Speculation is mounting that the Fed will raise rates for an eleventh time in 16 months when its policy-makers meet on June 14. The biggest signal for the central bank's action will be in U.S. jobs data for May, due on Friday, that could show higher-than-expected payrolls growth that forces the Fed against pausing on rates.

Ahead of the Fed action will be the June 4 meeting of OPEC+, which groups the 13-nation Saudi-led OPEC, or Organization of the Petroleum Exporting Countries, with 10 other oil producers steered by Russia.

"Yes, the US debt drama might have gone off traders' radar but you have these two major things that are a bugbear for the oil market: What the Fed will achieve and what OPEC+ might not," John Kilduff, partner at New York energy hedge fund Again Capital, said in a text message to Sputnik.

Economists believe US non-farm payrolls grew by 180,000 in May.

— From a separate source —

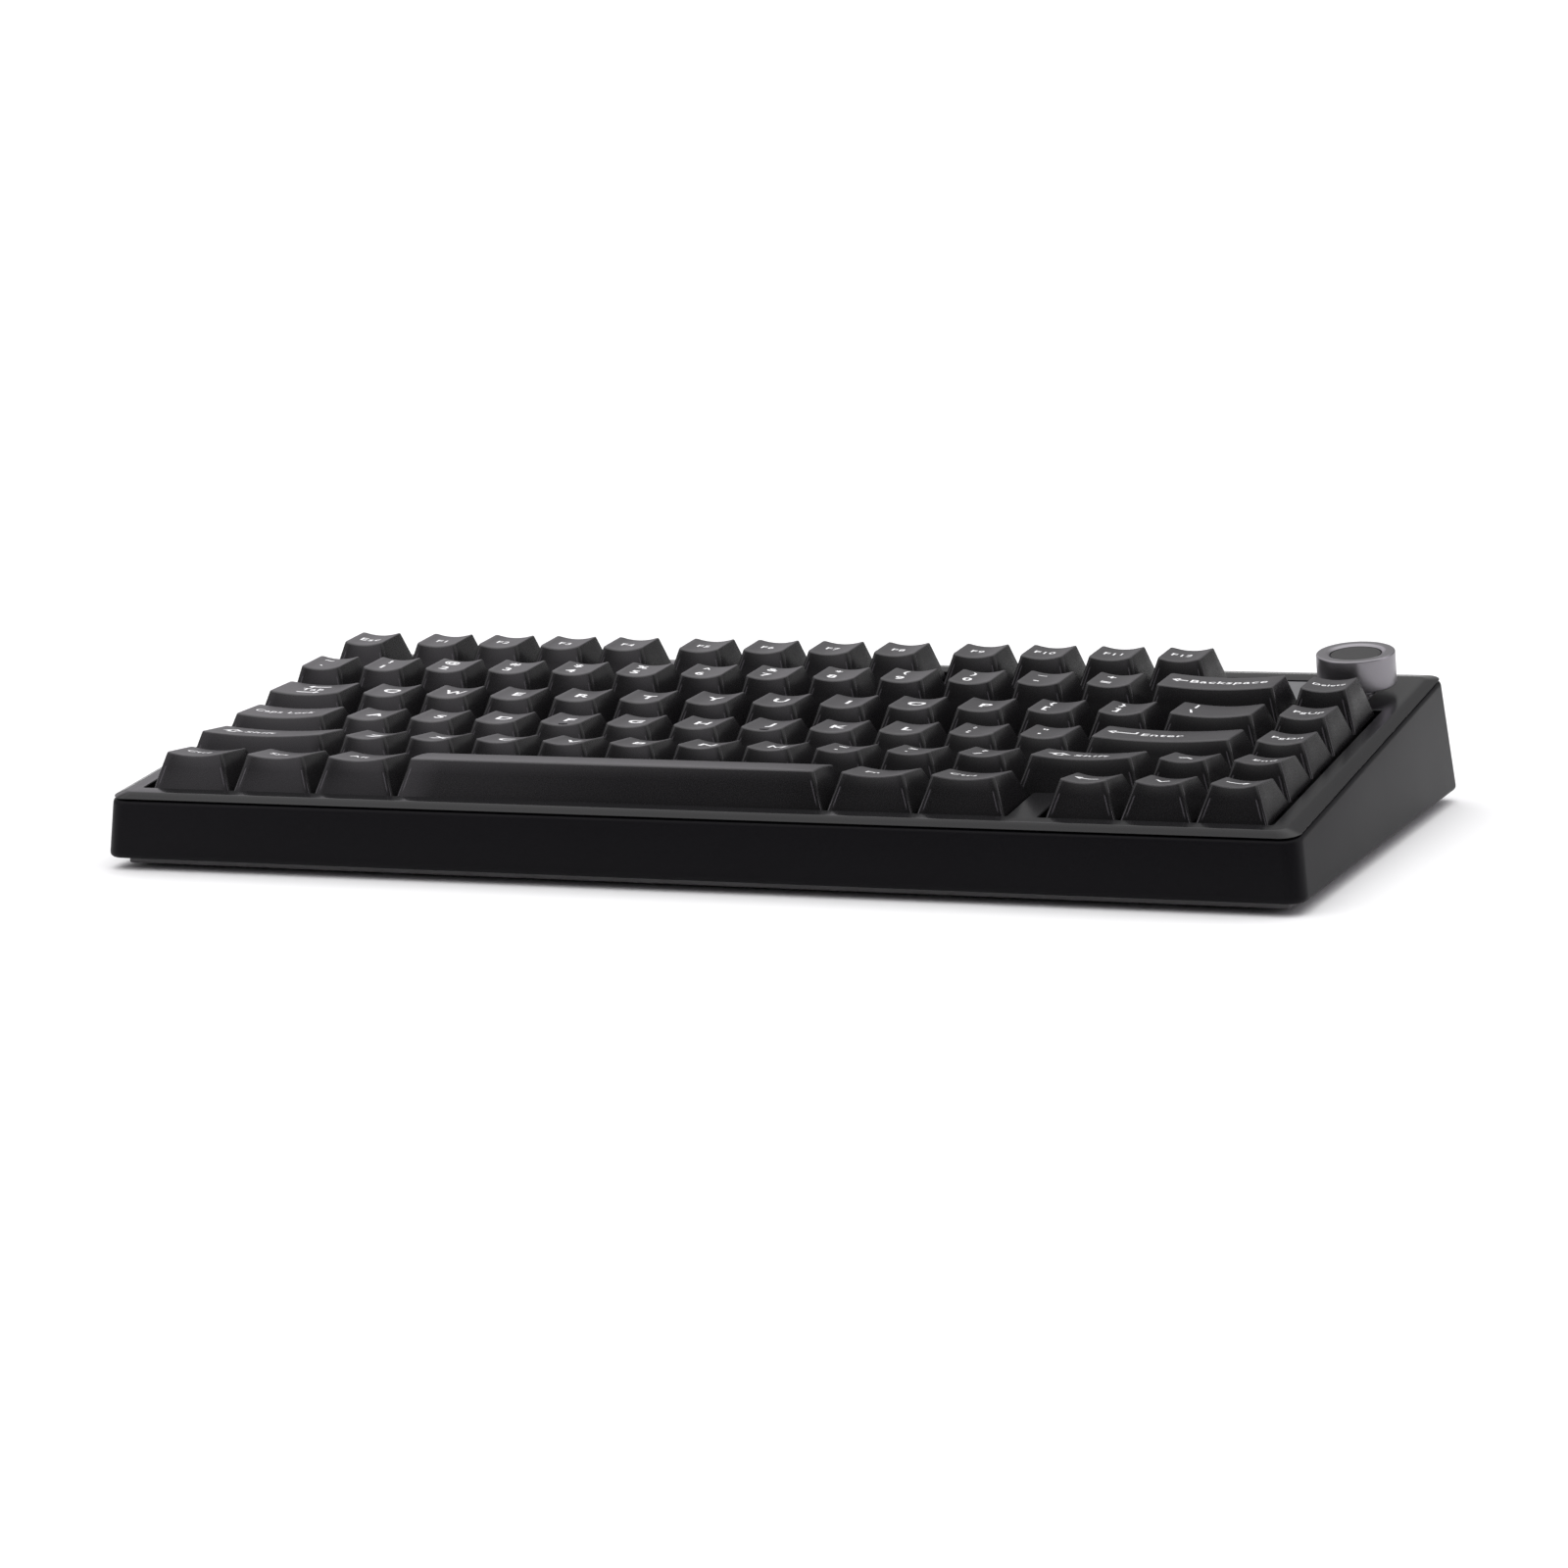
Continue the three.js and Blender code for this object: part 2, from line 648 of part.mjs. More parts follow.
// One switch: a body that hangs through the plate, a flange on it and a tapered top with a
// square well for the stem.
function switchHousing(key) {
  const [u, v] = keyCentre(key);
  const body = post(u, v, HOUSING_SIZE, HOUSING_BOTTOM, PLATE_TOP + CLEARANCE + 0.2);
  const base = PLATE_TOP + CLEARANCE;
  const half = FLANGE_SIZE / 2;
  const top = new THREE.BoxGeometry(FLANGE_SIZE, FLANGE_SIZE, HOUSING_TOP - base);
  top.translate(u, v, (HOUSING_TOP + base) / 2);
  reshaped(top, (point) => {
    if (point.z < (HOUSING_TOP + base) / 2) return;
    point.x = u + ((point.x - u) / half) * (half - HOUSING_TAPER);
    point.y = v + ((point.y - v) / half) * (half - HOUSING_TAPER);
  });
  return body.add(solidOf(top)).subtract(post(u, v, WELL_SIZE, WELL_BOTTOM, 3));
}

function switchHousings(keys) {
  const top = PAD_BOTTOM + PAD_THICKNESS;
  const pad = box(2, FIELD_WIDTH - 2, 2, 5 * UNIT + 10, PAD_BOTTOM, top);
  const rearPad = box(2, 13.5 * UNIT, 5 * UNIT, FIELD_DEPTH - 2, PAD_BOTTOM, top);
  return joined([pad, rearPad, ...keys.map(switchHousing)]);
}

function gasket() {
  const ring = (reach, z0, z1) =>
    box(-reach, FIELD_WIDTH + reach, -reach, FIELD_DEPTH + reach, z0, z1);
  const bottom = PLATE_TOP + CLEARANCE;
  const top = FRAME_RIB_BOTTOM - CLEARANCE;
  return ring(GASKET_OUTER, bottom, top).subtract(ring(GASKET_INNER, bottom - 1, top + 1));
}

function encoderBody() {
  const body = post(KNOB_U, KNOB_V, ENCODER_SIZE, HOUSING_BOTTOM, ENCODER_TOP);
  const bushing = cylinder(KNOB_U, KNOB_V, BUSHING_RADIUS, ENCODER_TOP - 0.2, FRAME_TOP + 0.6);
  const bore = cylinder(KNOB_U, KNOB_V, SHAFT_RADIUS + CLEARANCE, SHAFT_BOTTOM - 1, 9);
  return body.add(bushing).subtract(bore);
}

// The knob's outline is turned about its axis: a skirted ring with a shallow dish on top.
function knobRing() {
  const bore = SHAFT_RADIUS + CLEARANCE;
  const profile = [
    [bore, KNOB_BOTTOM],
    [KNOB_RADIUS - 0.3, KNOB_BOTTOM],
    [KNOB_RADIUS, KNOB_BOTTOM + 0.3],
    [KNOB_RADIUS, KNOB_TOP - 0.5],
    [KNOB_RADIUS - 0.5, KNOB_TOP],
    [INLAY_RADIUS + 0.8, KNOB_TOP],
    [INLAY_RADIUS + CLEARANCE, KNOB_TOP - 0.5],
    [INLAY_RADIUS + CLEARANCE, INLAY_FLOOR],
    [bore, INLAY_FLOOR],
    [bore, KNOB_BOTTOM],
  ].map(([radius, height]) => new THREE.Vector2(radius, height));
  return turned(profile, 48);
}

function turned(profile, sides) {
  const geometry = new THREE.LatheGeometry(profile, sides);
  geometry.rotateX(Math.PI / 2);
  geometry.translate(KNOB_U, KNOB_V, 0);
  return solidOf(geometry);
}

const group = new THREE.Group();
const deck = new THREE.Group();
deck.position.set(-FIELD_CENTRE_X, -CASE_CENTRE_Y, TUB_BASE_Z + DECK_RISE);
deck.rotation.x = TYPING_ANGLE;
group.add(deck);

const FINISHES = {
  anodised: { color: 0x2b2b2d, roughness: 0.5, metalness: 0.6 },
  shell: { color: 0x232325, roughness: 0.6, metalness: 0 },
  keycap: { color: 0x3a3a3c, roughness: 0.55, metalness: 0 },
  steel: { color: 0xb8b8ba, roughness: 0.35, metalness: 1 },
  plate: { color: 0x1b1b1d, roughness: 0.5, metalness: 0.7 },
  knob: { color: 0x8d8c92, roughness: 0.35, metalness: 0.9 },
  inlay: { color: 0x4b4a4e, roughness: 0.4, metalness: 0.8 },
  nylon: { color: 0x1d1d1f, roughness: 0.5, metalness: 0 },
  board: { color: 0x14201a, roughness: 0.5, metalness: 0 },
  foam: { color: 0x2e2e30, roughness: 0.95, metalness: 0 },
  rubber: { color: 0x161616, roughness: 0.85, metalness: 0 },
  wrap: { color: 0x5b6b7a, roughness: 0.6, metalness: 0 },
  panel: { color: 0x57565b, roughness: 0.3, metalness: 0.1 },
};

function add(parent, name, solid, finish) {
  const mesh = new THREE.Mesh(geometryOf(solid), new THREE.MeshStandardMaterial(FINISHES[finish]));
  mesh.name = name;
  parent.add(mesh);
}

const keyList = keyGroups();
const allKeys = keyList.flatMap(({ keys }) => keys);

add(deck, "top_case", topCase(), "anodised");
add(deck, "indicator_panel", indicatorPanel(), "panel");
add(deck, "switch_plate", switchPlate(allKeys), "plate");
add(deck, "switch_housings", switchHousings(allKeys), "nylon");
add(deck, "gasket", gasket(), "foam");
add(
  deck,
  "circuit_board",
  box(-0.5, FIELD_WIDTH + 0.5, -0.5, FIELD_DEPTH + 0.5, BOARD_TOP - BOARD_THICKNESS, BOARD_TOP),
  "board",
);
const foamTop = BOARD_TOP - BOARD_THICKNESS - CLEARANCE;
add(deck, "case_foam", box(1, FIELD_WIDTH - 1, 1, FOAM_BACK, FOAM_BOTTOM, foamTop), "foam");
add(deck, "encoder_body", encoderBody(), "steel");
const shaft = cylinder(KNOB_U, KNOB_V, SHAFT_RADIUS, SHAFT_BOTTOM, SHAFT_TOP);
add(deck, "encoder_shaft", shaft, "steel");
add(deck, "knob_ring", knobRing(), "knob");
const inlayTop = KNOB_TOP - INLAY_RECESS;
const inlay = cylinder(KNOB_U, KNOB_V, INLAY_RADIUS, inlayTop - INLAY_THICKNESS, inlayTop, 36);
add(deck, "knob_inlay", inlay, "inlay");
for (const { name, keys } of keyList) add(deck, `key_${name}`, keyGroupSolid(keys), "keycap");

add(group, "bottom_case", bottomCase(), "shell");
add(group, "battery", box(...BATTERY_BOX), "wrap");
const usbBoard = box(
  USB.x - USB_BOARD.halfWidth,
  USB.x + USB_BOARD.halfWidth,
  REAR_WALL_Y - USB.depth - USB_BOARD.inward,
  REAR_WALL_Y - 3,
  REAR_SOCKET_Z - USB_BOARD.bottom,
  REAR_SOCKET_Z - USB_BOARD.top,
);
add(group, "usb_board", usbBoard, "board");
add(group, "usb_c_port", usbPort(), "steel");
add(group, "mode_slider", slider(MODE_SLIDER), "nylon");
add(group, "system_slider", slider(SYSTEM_SLIDER), "nylon");
add(group, "tilt_foot_left", tiltFoot(-1), "nylon");
add(group, "tilt_foot_right", tiltFoot(1), "nylon");
for (const [name, edges] of Object.entries(REST_PADS)) add(group, name, restPad(edges), "rubber");

export default group;
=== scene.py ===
"""Looks of a compact mechanical keyboard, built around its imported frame.

Sizes in the dataclasses are millimetres. Deck coordinates are (u, v, w): u right, v back and
w off the tilted deck, from the front left corner of the key field at keycap rim level. Level
coordinates stand on the table, under the middle of the case.
"""

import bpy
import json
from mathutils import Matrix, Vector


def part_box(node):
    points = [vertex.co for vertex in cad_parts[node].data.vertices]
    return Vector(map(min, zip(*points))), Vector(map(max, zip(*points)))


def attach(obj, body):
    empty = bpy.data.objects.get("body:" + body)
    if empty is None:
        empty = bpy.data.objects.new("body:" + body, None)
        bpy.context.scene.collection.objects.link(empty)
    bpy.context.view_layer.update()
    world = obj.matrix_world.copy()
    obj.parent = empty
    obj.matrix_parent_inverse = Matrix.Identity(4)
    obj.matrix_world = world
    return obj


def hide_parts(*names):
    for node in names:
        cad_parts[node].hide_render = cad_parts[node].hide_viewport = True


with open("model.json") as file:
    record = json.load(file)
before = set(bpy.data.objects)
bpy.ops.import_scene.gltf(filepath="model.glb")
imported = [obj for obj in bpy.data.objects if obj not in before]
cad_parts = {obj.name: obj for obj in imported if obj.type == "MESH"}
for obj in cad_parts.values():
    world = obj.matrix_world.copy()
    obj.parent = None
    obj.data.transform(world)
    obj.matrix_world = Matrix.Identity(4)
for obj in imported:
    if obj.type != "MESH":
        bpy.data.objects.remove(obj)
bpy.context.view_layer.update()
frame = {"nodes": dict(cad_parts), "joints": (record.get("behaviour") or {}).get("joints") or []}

import json
import logging
import math
from dataclasses import dataclass, field
from enum import Enum
from typing import Any, Optional, Sequence, Union

import bmesh
import bpy
from mathutils import Matrix, Vector

MM = 0.001
LOG = logging.getLogger("keyboard")
Point = tuple[float, float, float]
Outline = list[tuple[float, float]]


# ---------------------------------------------------------------- the deck and the case


@dataclass(frozen=True)
class Deck:
    """The tilted plane that the keys, the plate and the top frame share."""

    pitch: float = 19.05
    columns: float = 16.0
    function_gap: float = 6.5
    function_group_gap: float = 0.19 * 19.05
    knob_column: float = 15.5
    knob_pivot_w: float = 8.0

    @property
    def width(self) -> float:
        """Width of the key field."""
        return self.columns * self.pitch

    @property
    def function_v(self) -> float:
        """Front edge of the function row."""
        return 5 * self.pitch + self.function_gap

    @property
    def depth(self) -> float:
        """Depth of the key field."""
        return self.function_v + self.pitch

    @property
    def knob(self) -> tuple[float, float]:
        """Deck place of the knob's axis."""
        return self.knob_column * self.pitch, self.function_v + self.pitch / 2

    def matrix(self) -> Matrix:
        """Deck millimetres to world metres, from the knob's hinge in the frame.

        Returns:
            The matrix that places deck coordinates in the part's frame.
        """
        hinge = next(joint for joint in frame["joints"] if joint["name"] == "knob_turn")
        axis = Vector(hinge["axis"])
        tilt = Matrix.Rotation(math.atan2(-axis.y, axis.z), 4, "X")
        pivot = Vector((*self.knob, self.knob_pivot_w)) * MM
        place = Matrix.Translation(Vector(hinge["pos_m"])) @ tilt @ Matrix.Translation(-pivot)
        return place @ Matrix.Scale(MM, 4)


DECK = Deck()
TO_WORLD = DECK.matrix()
TO_DECK = TO_WORLD.inverted()
LEVEL = Matrix.Scale(MM, 4)


@dataclass(frozen=True)
class CaseWalls:
    """The leaning outside of the case, which the tub and the top frame share."""

    half_width: float = 163.0
    half_depth: float = 72.09
    draft: float = 0.0972
    base_z: float = 3.0
    corner: float = 5.0
    least_radius: float = 0.8
    arc_steps: int = 10
    first_guess_z: float = 20.0
    guesses: int = 8

    def level_point(self, index: int, z: float, inset: float) -> Vector:
        """A point of the level outline.

        Args:
            index: Which point, counted anticlockwise from the front right corner.
            z: Height above the table.
            inset: How far inside the walls the outline runs.

        Returns:
            The point in level millimetres.
        """
        lean = self.draft * (z - self.base_z)
        radius = max(self.corner - inset, self.least_radius)
        quarter, step = divmod(index, self.arc_steps + 1)
        angle = math.pi / 2 * (quarter - 1 + step / self.arc_steps)
        side_x = 1 if quarter in (0, 1) else -1
        side_y = 1 if quarter in (1, 2) else -1
        x = side_x * (self.half_width - inset - lean - radius) + radius * math.cos(angle)
        y = side_y * (self.half_depth - inset - lean - radius) + radius * math.sin(angle)
        return Vector((x, y, z))

    @property
    def count(self) -> int:
        """How many points an outline has."""
        return 4 * (self.arc_steps + 1)

    def level_ring(self, z: float, inset: float) -> list[Vector]:
        """The whole outline at one height, in world metres."""
        return [self.level_point(i, z, inset) * MM for i in range(self.count)]

    def deck_ring(self, w: float, inset: float) -> list[Vector]:
        """The outline where the walls meet one deck level, in world metres.

        Args:
            w: The deck level.
            inset: How far inside the walls the outline runs.

        Returns:
            The ring's points.
        """
        ring = []
        for index in range(self.count):
            z = self.first_guess_z
            for _ in range(self.guesses):
                point = self.level_point(index, z, inset) * MM
                z += w - (TO_DECK @ point).z
            ring.append(point)
        return ring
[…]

They predicted a similar payroll growth in May, against the 253,000 reported by the Labor Department.

Should the department report another jobs growth number above 200,000, it could influence the Fed to raise rates again in June instead of pausing them. The Fed has identified job and wage growth as the two key contributors of inflation.

All key readings of the so-called Personal Consumption Expenditures, or PCE, Index that the Fed closely watches rose higher than expected last month.

From an economics standpoint, stronger labor numbers are good for oil as more Americans moving about for work means higher fuel consumption. For gold, stronger economic numbers are usually a negative as less money will flow to safe-havens.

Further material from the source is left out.